Enquanto isso, boa parte da mídia se empolga com matérias sobre empreendedorismo, incentivando a ida para esse universo rico em oportunidades como se isso fosse uma simples escolha. Na Páscoa, teve telejornal dando receita de ovo de Páscoa. “É fácil fazer um dinheiro, gente, só seguir as dicas. E cuidado pro chocolate não perder o ponto”, disse um sorridente repórter que parecia dar a solução para todos os problemas da dona de casa – sempre ela, já não basta trabalhar em casa. E não é raro ver nas redes os famigerados prints de ganhos diários do pessoal que é motorista de aplicativo, que trabalhou de 12h a 14h e botou na conta um valor “muito maior do que os CLT”. Mesmo tirando os custos fixos de um automóvel, o que sobra ainda não contempla Vale Refeição e Alimentação, plano de saúde, FGTS e seguro desemprego. Sai tudo do próprio bolso. Dia desses, um motoca se gabava da liberdade que é ser empreendedor, mas um dado não bateu: disse trabalhar 12h por dia, mas que agora tinha mais tempo pra ele e pra família. As pessoas se enganam com o que tem na mão e, assim como parte da Classe Média que odeia ver pobre ganhando algum, tem também o pobre que agora só está preocupado em zoar o primo que é CLT – mesmo que ele esteja afundado e servindo a um sistema que o oprime.
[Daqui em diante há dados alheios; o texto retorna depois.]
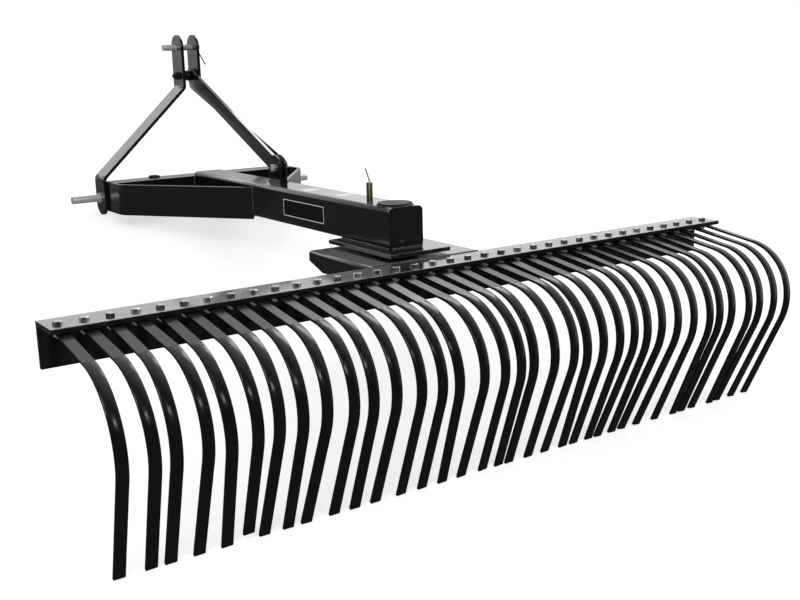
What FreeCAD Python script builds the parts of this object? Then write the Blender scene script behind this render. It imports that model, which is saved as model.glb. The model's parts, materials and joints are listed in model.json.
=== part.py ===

Mas o lance é não odiar a vítima. Mesmo nesse cenário que não mostra um horizonte muito bom, a gente tem que se lembrar do humano que existe por baixo do capacete e do macacão. Lembrar de pedir coisas em lugares que tenham entrega própria ajuda um pouco, já que costumam pagar mais e não ter um ritmo tão frenético. A relação mais próxima de quem pede com o local também ajuda a resolver problemas sem depender de plataformas que não conseguem te atender direito. E caso peça em app e more em prédio, dê aquela descidinha antes do interfone tocar? Já que a gente não pode fazer muita coisa no macro, pelo menos ajuda o motoca. De repente ele consegue se livrar do trabalho 10 minutos antes e alivia.

Como dizem na internet: viver momentos históricos cansa demais.